The feds have already said if these states don’t get it together, they could be at risk of losing federal funding for special education. And what happens then? With no funding, they wouldn’t have to grant special ed. Which is the overall plan. They announced a $50 million dollar data center to help special needs children increase their test scores on the same day. But if all states eventually lost their $11.5 billion dollars in special education funding, what would that mean? The IEP will be gone!

I think they know special needs students will tank and fail the upcoming tests coming out next year: Pearson and Smarter Balanced. As a result, they will have their reason for getting rid of many special education teachers as well as regular teachers. They will use this as justification for getting rid of IDEA and IEPs as they are currently written. It will still exist, but new legislation will be introduced to make everything about increasing test scores for our disabled children. And guess which states will be the pilots for this federal intrusion into the heart of education for special needs students? Delaware, California, Texas and Washington D.C.

This has been planned for a long time. It will change everything. As a result, inclusion will become a thing of the past. Without the current accommodations in place for these children, chaos will reign in classrooms for a very brief period of time. Teachers and administrators will throw their hands up, and then what happens to these children? I fear the worst, and I’m frightened to even write down that thought, so I won’t.
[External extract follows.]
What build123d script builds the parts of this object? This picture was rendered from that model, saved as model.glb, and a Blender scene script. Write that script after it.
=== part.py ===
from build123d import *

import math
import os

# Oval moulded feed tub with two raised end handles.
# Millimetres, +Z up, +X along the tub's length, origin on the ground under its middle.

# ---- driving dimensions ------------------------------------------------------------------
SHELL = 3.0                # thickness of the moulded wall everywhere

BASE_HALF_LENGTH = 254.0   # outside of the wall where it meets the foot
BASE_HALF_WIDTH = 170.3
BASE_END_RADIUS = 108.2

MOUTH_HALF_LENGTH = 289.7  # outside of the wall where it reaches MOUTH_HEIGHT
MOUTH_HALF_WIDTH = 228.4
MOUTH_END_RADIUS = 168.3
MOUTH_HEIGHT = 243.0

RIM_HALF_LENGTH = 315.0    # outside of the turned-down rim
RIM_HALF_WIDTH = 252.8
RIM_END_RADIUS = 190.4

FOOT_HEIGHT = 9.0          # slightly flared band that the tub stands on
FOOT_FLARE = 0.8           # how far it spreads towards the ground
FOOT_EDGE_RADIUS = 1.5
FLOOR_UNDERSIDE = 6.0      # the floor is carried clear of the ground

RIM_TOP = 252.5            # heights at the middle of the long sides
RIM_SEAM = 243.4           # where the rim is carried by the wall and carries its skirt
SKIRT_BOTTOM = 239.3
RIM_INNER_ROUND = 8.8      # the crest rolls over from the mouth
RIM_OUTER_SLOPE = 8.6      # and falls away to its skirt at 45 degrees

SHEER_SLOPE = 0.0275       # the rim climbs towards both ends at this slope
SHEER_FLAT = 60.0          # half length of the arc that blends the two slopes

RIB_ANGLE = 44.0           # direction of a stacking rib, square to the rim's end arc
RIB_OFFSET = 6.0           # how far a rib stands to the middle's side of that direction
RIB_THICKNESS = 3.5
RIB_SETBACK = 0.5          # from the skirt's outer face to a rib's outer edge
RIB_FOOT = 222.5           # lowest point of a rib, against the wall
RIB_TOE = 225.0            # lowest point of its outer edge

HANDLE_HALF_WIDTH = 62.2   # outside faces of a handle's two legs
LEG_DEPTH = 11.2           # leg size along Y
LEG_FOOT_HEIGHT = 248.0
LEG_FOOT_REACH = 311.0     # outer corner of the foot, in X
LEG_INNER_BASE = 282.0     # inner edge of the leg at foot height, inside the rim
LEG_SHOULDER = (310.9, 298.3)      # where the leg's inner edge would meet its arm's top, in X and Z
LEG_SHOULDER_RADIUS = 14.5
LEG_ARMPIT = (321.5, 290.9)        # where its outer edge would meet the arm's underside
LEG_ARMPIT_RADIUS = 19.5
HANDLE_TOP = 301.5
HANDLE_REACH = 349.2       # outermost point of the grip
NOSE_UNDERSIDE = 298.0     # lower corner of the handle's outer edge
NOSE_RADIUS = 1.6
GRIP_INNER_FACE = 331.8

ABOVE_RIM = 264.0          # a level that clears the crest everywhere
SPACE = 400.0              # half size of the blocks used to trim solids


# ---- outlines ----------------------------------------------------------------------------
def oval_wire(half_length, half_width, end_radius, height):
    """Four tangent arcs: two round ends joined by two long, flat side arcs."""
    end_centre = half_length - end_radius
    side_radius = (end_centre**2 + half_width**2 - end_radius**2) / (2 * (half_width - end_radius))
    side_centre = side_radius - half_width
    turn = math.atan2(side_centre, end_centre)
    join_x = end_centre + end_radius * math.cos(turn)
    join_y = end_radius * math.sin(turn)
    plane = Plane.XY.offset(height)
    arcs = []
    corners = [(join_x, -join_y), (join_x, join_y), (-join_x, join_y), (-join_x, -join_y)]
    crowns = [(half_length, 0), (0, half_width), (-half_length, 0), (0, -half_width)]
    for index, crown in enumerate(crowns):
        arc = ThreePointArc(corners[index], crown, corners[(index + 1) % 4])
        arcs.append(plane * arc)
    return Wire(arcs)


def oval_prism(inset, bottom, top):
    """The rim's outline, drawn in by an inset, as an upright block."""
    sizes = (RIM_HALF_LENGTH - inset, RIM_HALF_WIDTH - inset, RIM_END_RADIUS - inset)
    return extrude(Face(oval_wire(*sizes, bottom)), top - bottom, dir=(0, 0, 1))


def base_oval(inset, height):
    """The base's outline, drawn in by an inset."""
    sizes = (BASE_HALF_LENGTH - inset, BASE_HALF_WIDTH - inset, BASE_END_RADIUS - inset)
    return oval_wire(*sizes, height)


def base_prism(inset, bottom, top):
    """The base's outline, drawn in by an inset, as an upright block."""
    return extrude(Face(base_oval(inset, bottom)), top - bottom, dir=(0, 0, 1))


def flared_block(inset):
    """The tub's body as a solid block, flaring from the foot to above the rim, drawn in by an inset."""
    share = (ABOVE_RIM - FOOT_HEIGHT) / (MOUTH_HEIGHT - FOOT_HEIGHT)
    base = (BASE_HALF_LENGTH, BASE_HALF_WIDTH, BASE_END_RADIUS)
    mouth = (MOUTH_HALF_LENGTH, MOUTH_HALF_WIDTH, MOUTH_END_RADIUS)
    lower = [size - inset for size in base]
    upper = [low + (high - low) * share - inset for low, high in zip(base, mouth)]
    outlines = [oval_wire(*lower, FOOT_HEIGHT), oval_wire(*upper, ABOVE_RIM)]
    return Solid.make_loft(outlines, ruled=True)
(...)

The only way to stop this is for parents to get together NOW. Not later. Not into the school year. It will be too late then. The media will be focused on the upcoming elections, and which side will reign supreme. Then we get into the presidential race, and so on. This is our key moment parents, and if we waste this chance, it will be gone. I am only one person, and I can’t change all of this by myself. I need your help. Our children need our help. Some of us may not like what our children have now, but it won’t matter when it is all gone.